Yard leveling, also called landscape grading, is not generally considered to be one of the more enjoyable home maintenance tasks. However, professionals agree that it plays a critical role in making sure that the yard retains an aesthetically attractive look. Yard leveling ensures stability once landscaping work is done. It also helps to prevent serious damage to the foundation and saves the owner from incurring sizable repair costs.
According to John Schott of the Indianapolis-based Schott Service, a yard drainage problem is the most common reason for people requiring his services. He states that people contact him when they need to rectify a low-lying section that requires to be graded again or the yard slants towards the house. John uses a power rake to level off the ground until the right grade is achieved and water runs in a direction away from the home.
He advises homeowners to pay serious attention to poorly-graded yards because water that is flowing towards the house can create major problems and ruin basements and foundations. In addition, poor leveling can destroy the landscaping, trees and gardens. The yards that Schott grades have bumps and lumps resulting from sewer installation, bush and tree removal, animal damage and tree-root growth.
He notes that whenever a tree or bush is removed, the surrounding ground will have settled as time passes. It is therefore crucial for homeowners to get a professional who will find a layer of topsoil and make the area level. He adds that occasionally he receives calls from homeowners regarding sections of their property with poor drainage that have not experienced problems for many years. Normally the soil has compacted or settled with time or it happens as a result of a tree root pressing the soil from below.
Schott observes that leveling is also critical when putting up new yard or landscaping features like pools.
The proprietor of Gibson’s Grading and Construction, David Gibson, and based in Candler( a mid-sized town in North Carolina) asserts that a properly-qualified and experienced grading professional will spend time during the initial stages of the leveling job formulating a specialized plan.
He adds that rather than just coming in with a machine and hacking the ground right away, it is much better to get everything right by setting a proper foundation and working using steps and phases. Before proceeding, David says he measures the concerned area using a laser device to compute the grade and establish where the land rises and falls. Using this information, he is able to plan appropriately.

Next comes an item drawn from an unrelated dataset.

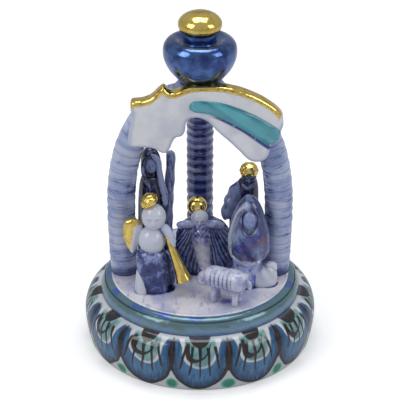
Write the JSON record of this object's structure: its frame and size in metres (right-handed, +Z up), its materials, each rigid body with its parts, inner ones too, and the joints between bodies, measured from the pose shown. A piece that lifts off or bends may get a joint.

Begin by devising a plan and measuring the entire area to make sure you buy the correct supplies and materials. Next, break up the soil and loosen the dirt though mulching or mowing and finally add new layer of topsoil (top-dressing) to the area in question.
Grading also entails substantial post-leveling work, and this is usually included in the job’s total cost. Because the grass must be torn out in order to make an even dirt surface, it is important for the contractor to make sure that a solid foundation has been created for new sod. Scott points out that professional contractors must use high-quality materials.
He reveals that occasionally he is called because the mix of a cheap landscaper was thrown back to an area and this resulted in clumping grass .In such cases, he is forced to use a power rake on the entire area and then plant identical grass. First-class sod goes for around $100 for one 50-pound bag that can cover between 7,000 and 10,000 square feet.
To guarantee the best outcome, Gibson urges homeowners to discuss with their preferred contractor matters concerning the leveling technique that will be used .He states that homeowners must be self-confident and ask straightforward questions about the various steps that the contractor intends to follow. This will help to differentiate between a good contractor and a bad one. He notes that a good contractor will assess the job, establish the steps that are needed to achieve the best-quality grade and proceed carefully in order to accomplish the task properly and attain the right results.
According to David, a normal grading job takes several days to complete and costs approximately $2,500 and this includes materials like sod and topsoil. However, he warns that this figure may vary substantially depending on the particular job. He adds that he charges from $500 for minor grading work but this can rise to a few thousand dollars for the big projects.